Using the material that follows, identify and copy each line with the string "JSON".

Saved entries
↓

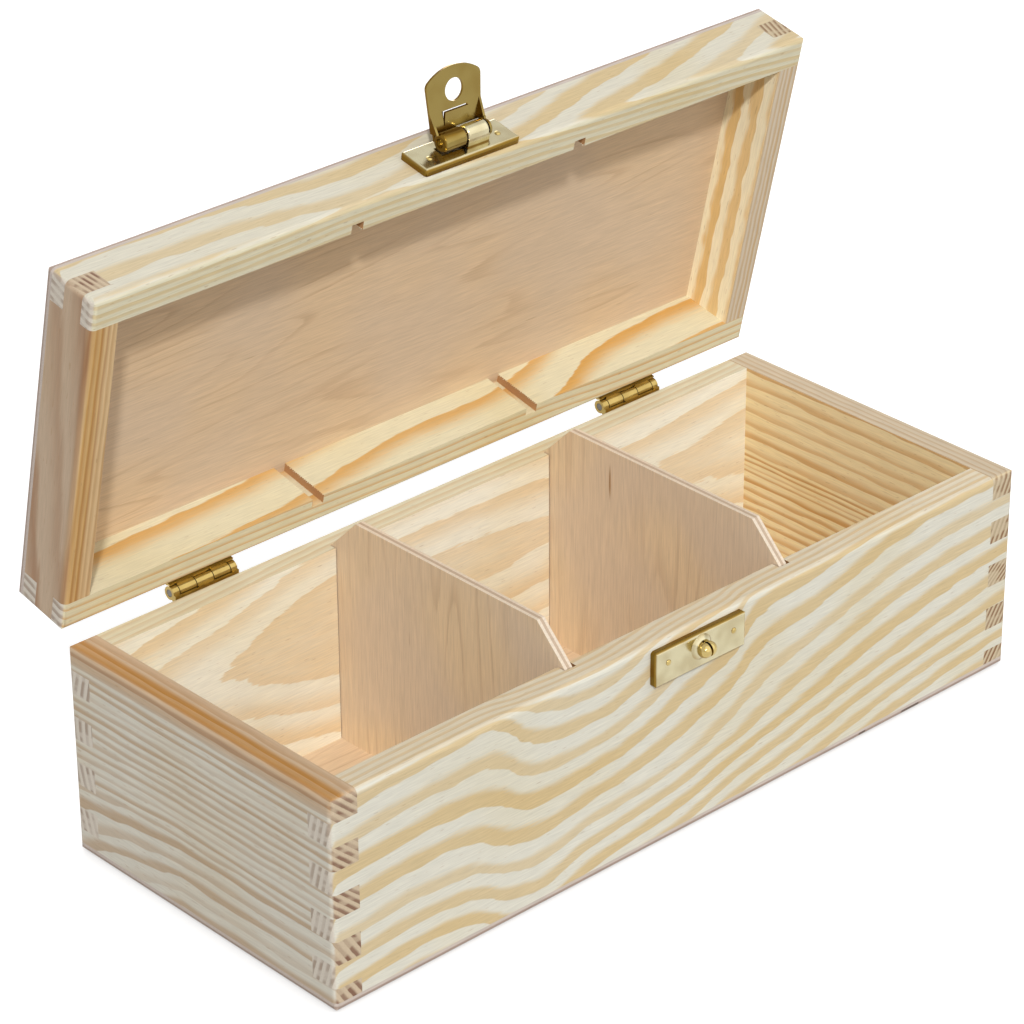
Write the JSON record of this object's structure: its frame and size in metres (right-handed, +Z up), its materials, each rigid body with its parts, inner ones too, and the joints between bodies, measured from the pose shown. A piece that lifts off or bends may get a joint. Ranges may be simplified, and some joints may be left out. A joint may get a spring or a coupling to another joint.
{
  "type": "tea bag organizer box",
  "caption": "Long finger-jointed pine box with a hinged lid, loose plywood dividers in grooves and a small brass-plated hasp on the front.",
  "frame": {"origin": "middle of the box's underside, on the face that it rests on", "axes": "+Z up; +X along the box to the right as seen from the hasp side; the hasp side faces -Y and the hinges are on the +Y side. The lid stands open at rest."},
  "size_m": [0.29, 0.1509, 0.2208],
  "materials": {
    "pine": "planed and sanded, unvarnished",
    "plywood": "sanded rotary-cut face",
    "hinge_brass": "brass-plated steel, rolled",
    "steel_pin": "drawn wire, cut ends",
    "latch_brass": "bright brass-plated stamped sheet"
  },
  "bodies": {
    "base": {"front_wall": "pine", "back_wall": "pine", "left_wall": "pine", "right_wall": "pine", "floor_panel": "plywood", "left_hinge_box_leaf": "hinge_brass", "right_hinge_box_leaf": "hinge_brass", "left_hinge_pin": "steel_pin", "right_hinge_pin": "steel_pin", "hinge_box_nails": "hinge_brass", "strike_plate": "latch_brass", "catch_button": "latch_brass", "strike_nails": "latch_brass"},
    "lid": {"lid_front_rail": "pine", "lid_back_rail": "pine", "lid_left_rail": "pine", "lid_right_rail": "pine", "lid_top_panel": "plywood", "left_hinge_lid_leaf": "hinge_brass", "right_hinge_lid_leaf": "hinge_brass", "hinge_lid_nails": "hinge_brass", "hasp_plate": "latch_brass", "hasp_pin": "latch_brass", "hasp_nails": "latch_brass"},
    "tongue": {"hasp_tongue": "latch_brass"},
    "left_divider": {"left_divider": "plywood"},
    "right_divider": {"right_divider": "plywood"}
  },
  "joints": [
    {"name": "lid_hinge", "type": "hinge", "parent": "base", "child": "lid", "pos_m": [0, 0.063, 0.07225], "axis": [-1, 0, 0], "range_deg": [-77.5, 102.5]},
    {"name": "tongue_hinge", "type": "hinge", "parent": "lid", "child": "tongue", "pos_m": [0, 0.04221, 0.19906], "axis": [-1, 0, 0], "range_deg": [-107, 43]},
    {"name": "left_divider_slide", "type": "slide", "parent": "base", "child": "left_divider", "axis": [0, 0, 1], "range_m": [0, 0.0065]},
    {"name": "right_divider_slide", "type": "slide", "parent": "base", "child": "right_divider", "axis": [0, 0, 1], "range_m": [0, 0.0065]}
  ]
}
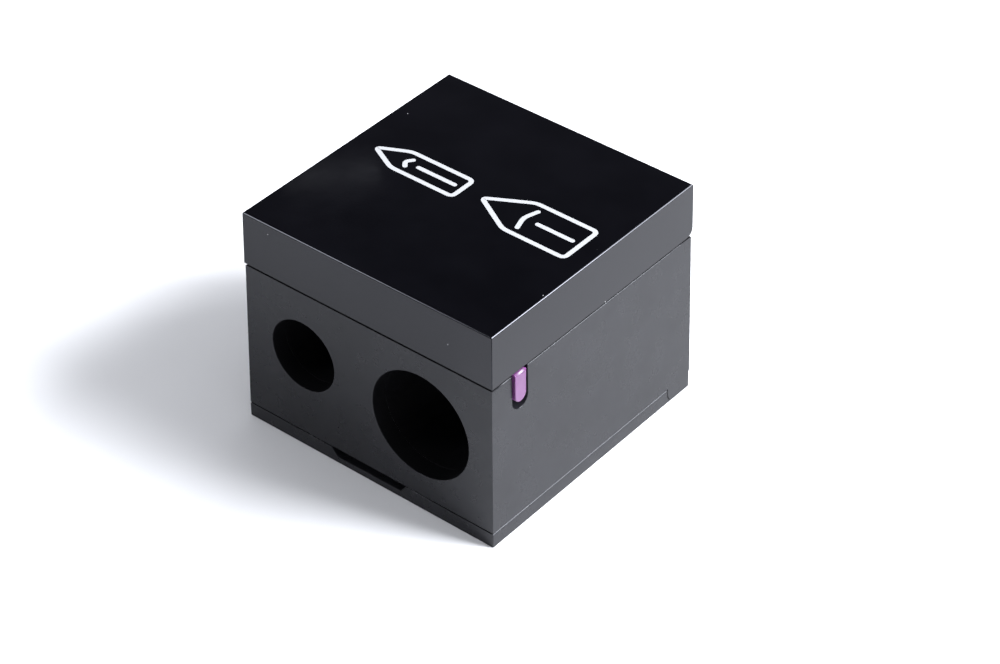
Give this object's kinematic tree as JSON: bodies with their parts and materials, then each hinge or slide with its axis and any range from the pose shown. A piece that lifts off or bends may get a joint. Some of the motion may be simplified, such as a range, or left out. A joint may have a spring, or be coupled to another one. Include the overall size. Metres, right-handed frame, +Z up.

↑

■ **The response**:
Write the JSON record of this object's structure: its frame and size in metres (right-handed, +Z up), its materials, each rigid body with its parts, inner ones too, and the joints between bodies, measured from the pose shown. A piece that lifts off or bends may get a joint. Ranges may be simplified, and some joints may be left out. A joint may get a spring or a coupling to another joint.
Give this object's kinematic tree as JSON: bodies with their parts and materials, then each hinge or slide with its axis and any range from the pose shown. A piece that lifts off or bends may get a joint. Some of the motion may be simplified, such as a range, or left out. A joint may have a spring, or be coupled to another one. Include the overall size. Metres, right-handed frame, +Z up.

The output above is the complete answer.